Current rules that prevent forced data storage within a single country — except for short-term cases tied to biosecurity or food safety — help keep costs low for Canadian ag-tech companies. These protections allow our farmers to access real-time analytics, become more efficient and grow their business.
Preserving and strengthening these provisions, alongside clear rules for data interoperability and transparency, will determine whether Canada’s — and Manitoba’s — ag sector remains globally competitive.
And let’s talk about global competition.
Too often, national trade conversations treat provinces and cities as inputs rather than engines.
That framing misses what is actually driving the North American economy.
Winnipeg and Manitoba are core contributors to this partnership. From advanced manufacturing and aerospace to automotive supply chains, agriculture, pharmaceuticals and critical minerals, our economy is deeply embedded in continental production systems.
Manitoba is home to 30 of 34 critical minerals on Canada’s national list. Our aerospace and defence sectors support continental security. Our agriculture equipment manufacturing feeds global food systems.
Recent data show our pharmaceutical sector now accounts for nearly seven per cent of provincial GDP, with firms such as Pfizer, Bausch Health and Dynacare operating in the province. These industries are operating at a scale critical to Canada’s competitive positioning, right here in friendly Manitoba.
That’s why the third, and perhaps most important, recommendation we brought is to protect the parts of CUSMA that already give businesses confidence to invest in us.
The framework on temporary entry provisions for businesspersons is a clear example.
These rules allow skilled workers to move quickly across borders to support projects and operations. Weakening those rules would immediately hurt business activity in all three countries.

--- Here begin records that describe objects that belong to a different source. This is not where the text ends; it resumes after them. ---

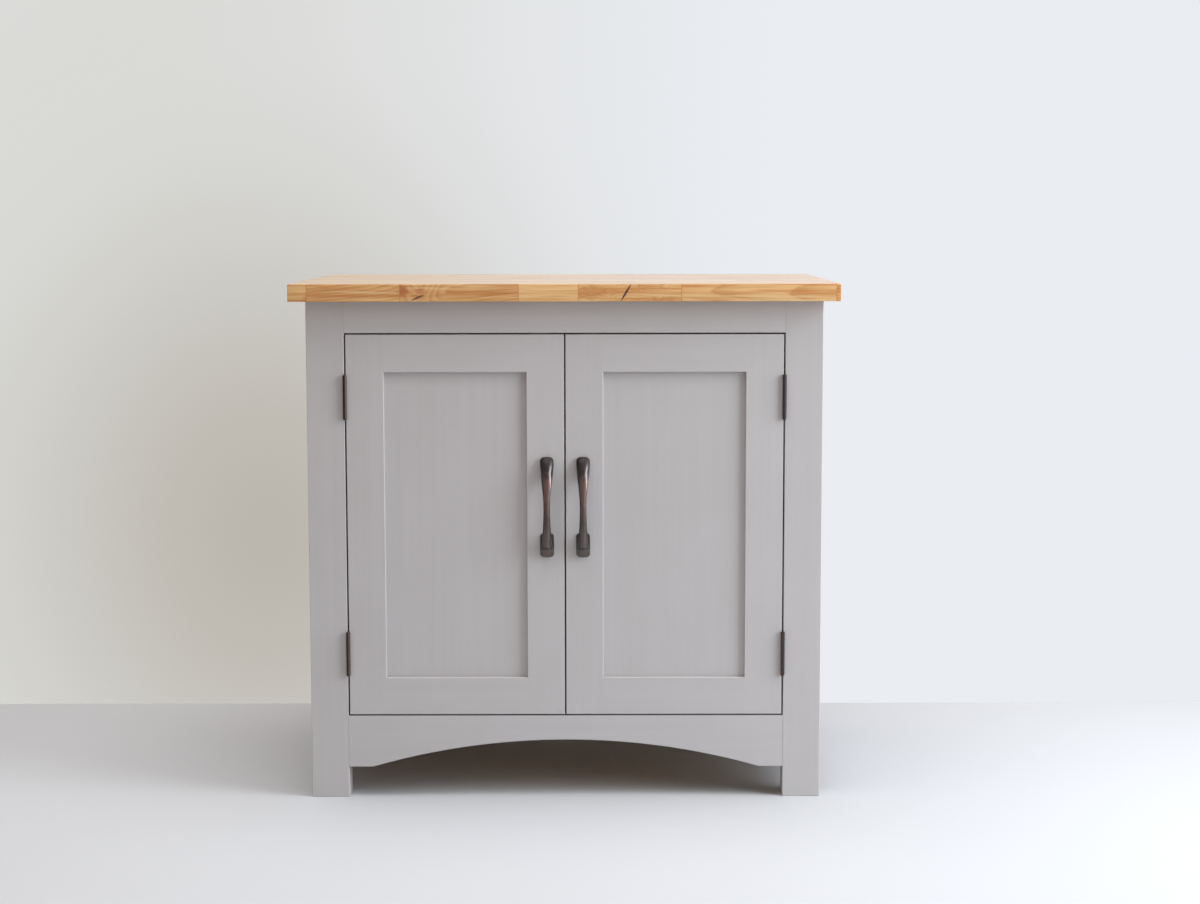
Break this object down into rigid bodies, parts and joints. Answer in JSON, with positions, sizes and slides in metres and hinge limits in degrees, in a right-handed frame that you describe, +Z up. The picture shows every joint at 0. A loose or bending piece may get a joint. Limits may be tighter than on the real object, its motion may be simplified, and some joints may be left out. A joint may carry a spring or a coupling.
{
  "type": "sideboard",
  "caption": "Free-standing base cupboard with a solid timber worktop, inset panelled doors on butt hinges, bow handles, an inner shelf and an arched front rail.",
  "frame": {"origin": "floor level, under the middle of the worktop", "axes": "+Z up, -Y to the front where the doors are, +X to the viewer's right"},
  "size_m": [0.943, 0.62, 0.9],
  "materials": {
    "painted_timber": "brushed satin paint, light warm grey",
    "worktop_timber": "oiled stave timber",
    "bare_timber": "planed, unfinished",
    "handle_bronze": "dark antique bronze, lightly worn",
    "hinge_steel": "antique brown plated steel",
    "bright_steel": "zinc plated",
    "catch_plastic": "moulded brown plastic",
    "magnet": "dull sintered magnet"
  },
  "bodies": {
    "carcass": {"back_board_screws": "bright_steel", "back_boards": "painted_timber", "button_screws": "bright_steel", "catch_housings": "catch_plastic", "catch_magnets": "magnet", "catch_screws": "bright_steel", "cleat_screws": "bright_steel", "cupboard_floor": "painted_timber", "floor_cleats": "bare_timber", "frame_hinge_screws": "hinge_steel", "front_arched_rail": "painted_timber", "front_top_rail": "painted_timber", "left_front_leg": "painted_timber", "left_hinge_pins": "hinge_steel", "left_lower_frame_leaf": "hinge_steel", "left_rear_leg": "painted_timber", "left_side_bottom_rail": "painted_timber", "left_side_panel": "painted_timber", "left_side_top_rail": "painted_timber", "left_upper_frame_leaf": "hinge_steel", "rear_bottom_rail": "painted_timber", "rear_top_rail": "painted_timber", "right_front_leg": "painted_timber", "right_hinge_pins": "hinge_steel", "right_lower_frame_leaf": "hinge_steel", "right_rear_leg": "painted_timber", "right_side_bottom_rail": "painted_timber", "right_side_panel": "painted_timber", "right_side_top_rail": "painted_timber", "right_upper_frame_leaf": "hinge_steel", "shelf": "painted_timber", "shelf_bearers": "painted_timber", "worktop": "worktop_timber", "worktop_buttons": "bare_timber"},
    "left_door": {"left_door_bottom_rail": "painted_timber", "left_door_hinge_screws": "hinge_steel", "left_door_hinge_stile": "painted_timber", "left_door_meeting_stile": "painted_timber", "left_door_panel": "painted_timber", "left_door_top_rail": "painted_timber", "left_handle": "handle_bronze", "left_handle_bolts": "bright_steel", "left_lower_door_leaf": "hinge_steel", "left_strike_plate": "bright_steel", "left_strike_screw": "bright_steel", "left_upper_door_leaf": "hinge_steel"},
    "right_door": {"right_door_bottom_rail": "painted_timber", "right_door_hinge_screws": "hinge_steel", "right_door_hinge_stile": "painted_timber", "right_door_meeting_stile": "painted_timber", "right_door_panel": "painted_timber", "right_door_top_rail": "painted_timber", "right_handle": "handle_bronze", "right_handle_bolts": "bright_steel", "right_lower_door_leaf": "hinge_steel", "right_strike_plate": "bright_steel", "right_strike_screw": "bright_steel", "right_upper_door_leaf": "hinge_steel"}
  },
  "joints": [
    {"name": "left_door_hinge", "type": "hinge", "parent": "carcass", "child": "left_door", "pos_m": [-0.3787, -0.2838, 0.48], "axis": [0, 0, -1], "range_deg": [0, 180]},
    {"name": "right_door_hinge", "type": "hinge", "parent": "carcass", "child": "right_door", "pos_m": [0.3787, -0.2838, 0.48], "axis": [0, 0, 1], "range_deg": [0, 180]}
  ]
}
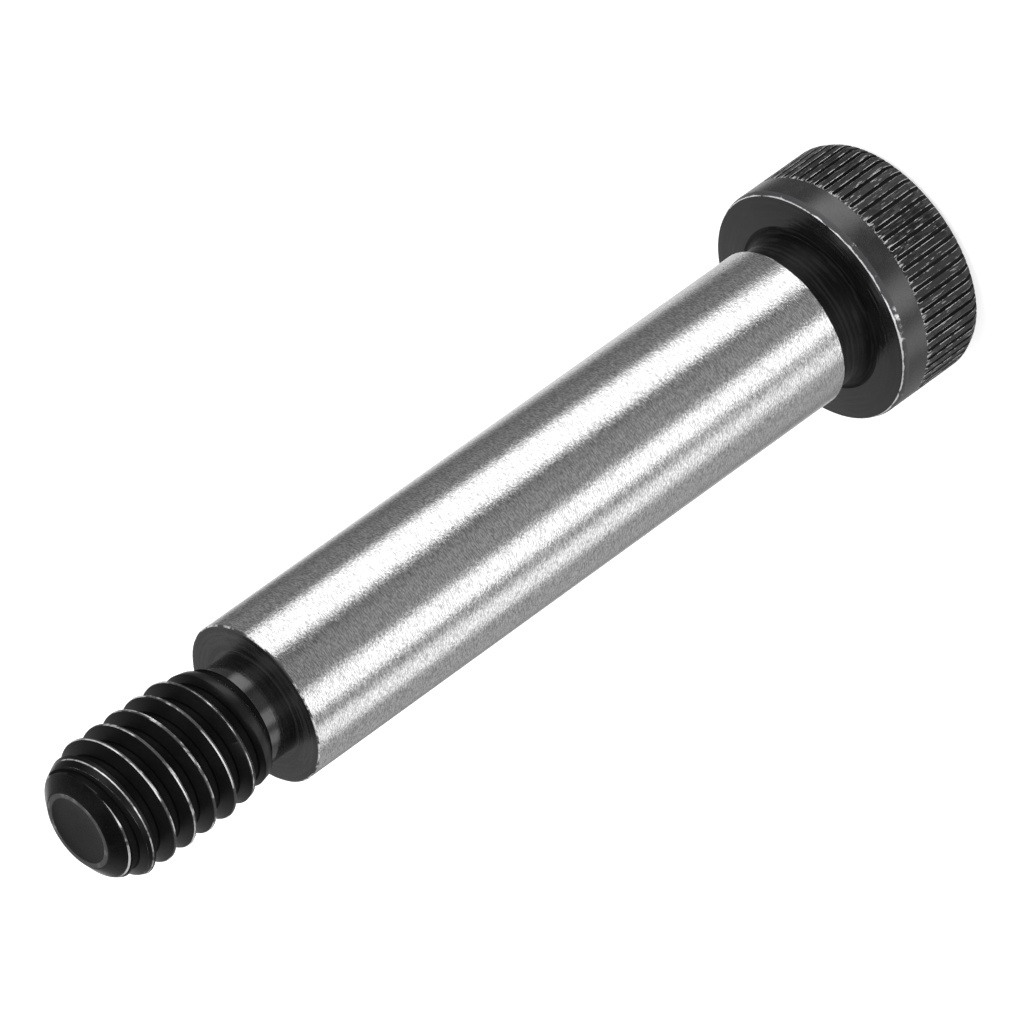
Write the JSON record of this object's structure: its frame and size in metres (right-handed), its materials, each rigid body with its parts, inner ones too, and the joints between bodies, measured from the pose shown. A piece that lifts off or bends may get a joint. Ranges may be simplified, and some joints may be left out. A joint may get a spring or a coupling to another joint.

The same is true for Canada’s patent rules, which need to incentivize companies to invest in new products, research and innovation by reducing uncertainty.
We see the scale of this challenge. Canada is not the largest economy at the negotiating table. The dynamic will always carry an element of David and Goliath.
But as evidenced in the recent federal budget, Canada is defining our own future with a made-in-Canada action plan. Let us carry that clarity and confidence into the CUSMA negotiations.
In doing so, we will have achieved both a renewed, stronger and more resilient trade agreement and nation.
Loren Remillard is president and CEO of the Winnipeg Chamber of Commerce.